First and foremost, I will keep this explanation rather short and simple. Although CNN’s are not hard to understand, there’s a lot that can be said about them, and I just want to communicate the basic premise of how they work, as that is the main message I want to get across.

The main takeaway is that, when using CNN’s, you keep in mind the fact that image pixels that are close to eachother are more heavily related that pixels far away from eachother. So what we do not want, is to remove that spacial correlation, and “unpack” or “flatten” those pixels to a long array, as we did in the case of MLP’s. A better alternative would be to keep that matrix alive and look at pixel groups in order to process the raw data points in that matrix. Spacial information matters, and that is exactly the core idea that drives Convolutional layers.

First, let’s introduce the concept of a feature. A feature is nothing more than a small 2-dimensional array of values which represents a pattern that we are looking for. In order for a CNN to classify images, we will look for patterns in the image by scanning it piece by piece. We slide a small little 2-dimensional window (kernel) over the image, and we will look for features. This way, CNN’s get a lot better at identifying parts of an image instead of taking the whole image in as one big chunk. Features recognize certain aspects of an image. In the case of our images, features at the start of our network could consist of horizontal, vertical or diagonal lines, and in later layers of our network, we could start recognizing ever more elaborate shapes, circles or squares, up to noses, eyes, lips, and so on.

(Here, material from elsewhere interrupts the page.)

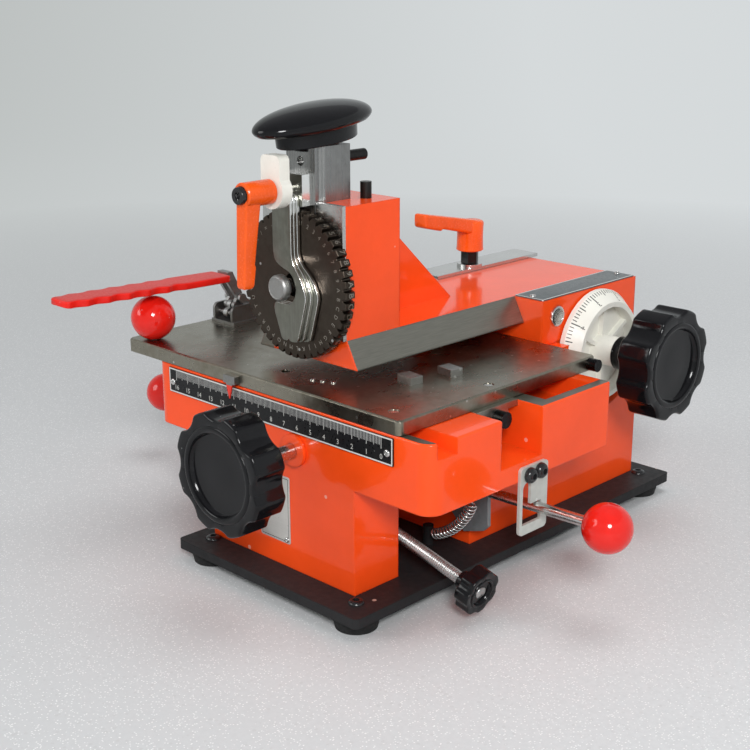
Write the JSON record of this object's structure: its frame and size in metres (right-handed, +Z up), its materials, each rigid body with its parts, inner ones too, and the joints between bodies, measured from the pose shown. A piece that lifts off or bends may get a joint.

When an image is pushed through a CNN, the network won’t know where the features we are looking for will be located, so it will look for them in every possible position. In order to calculate the matches to a feature across the whole image, we make it into a filter. The actual math that is used is called convolution, from which Convolutional Neural Networks take their name. The simple gist of it, is that each pixel in the feature is multiplied by the value of the corresponding pixel in the image. Then all results are summed up and divided by the total number of pixels in the feature. This way we can identify matches to a certain pattern in a particular part of the image. This process is then repeated for every part in the image. Using all the outputs of those calculations, a new 2-dimensional array is created, which is in fact a filtered version of the original image, “highlighting” the specific features we are looking for. Moving through the layers, more complicated features will be identified, which looks something like this visualized:


An added benefit of this approach is that our layers do not need to be not fully connected. Not every node in a layer is connected to every node in a next layer. This avoids an explosion in the amount of parameters, and thus, we need to do much less work. If you don’t understand this, reconsider the fact that you slide a window over an image, calculating a result using the pixels in that small window and the corresponding values of the window. Within each window position, you calculate a certain result and don’t take the rest of the image into account. That only happens after you slide the window to its next position and redo the process. This principle is called local connectivity. An example of the actual way the calculation occurs can be seen here:


I hope it’s somewhat clear that, by running a window of a certain small enough (another hyperparameter) size over an image and doing some simple elementwise matrix multiplications, we end up with identification of certain features, those being ever more complicated lines, shapes, and so on. Because we add several filters in each layer, we end up deepening our images. When inputting for example a 32x32x3 pixel image (32 pixels wide, 32 pixels high, and 3 layers in the case of RGB images), and throwing 16 filters at it, we end up with a 32x32x16 dimension matrix. Each layer will still represent the image, but will contain information about shapes and lines instead of simple color values.

Pooling layer

While Convolutional layers are responsible for deepening an image by introducing multiple filters, Pooling layers make sure the width and height of an image get reduced. This is done by way of the same concept of sliding a window of certain dimensions over the input matrix, and outputting a value, depending on the type of Pooling layer:

  • MaxPooling layers take the average of the values that the kernel is currently sliding over, and takes the maximum value there. Quite simple, using an example, this looks like the picture below, effectively cutting the width and height dimensions in half. Note the term stride, which is nothing more than the steps the window takes. If it is 1, the window will just slide one pixel over after selecting the largest value. In this example, the window size is 2x2 and the stride is also 2, which means we will have a total of 4 positions to move to and calculate a new result.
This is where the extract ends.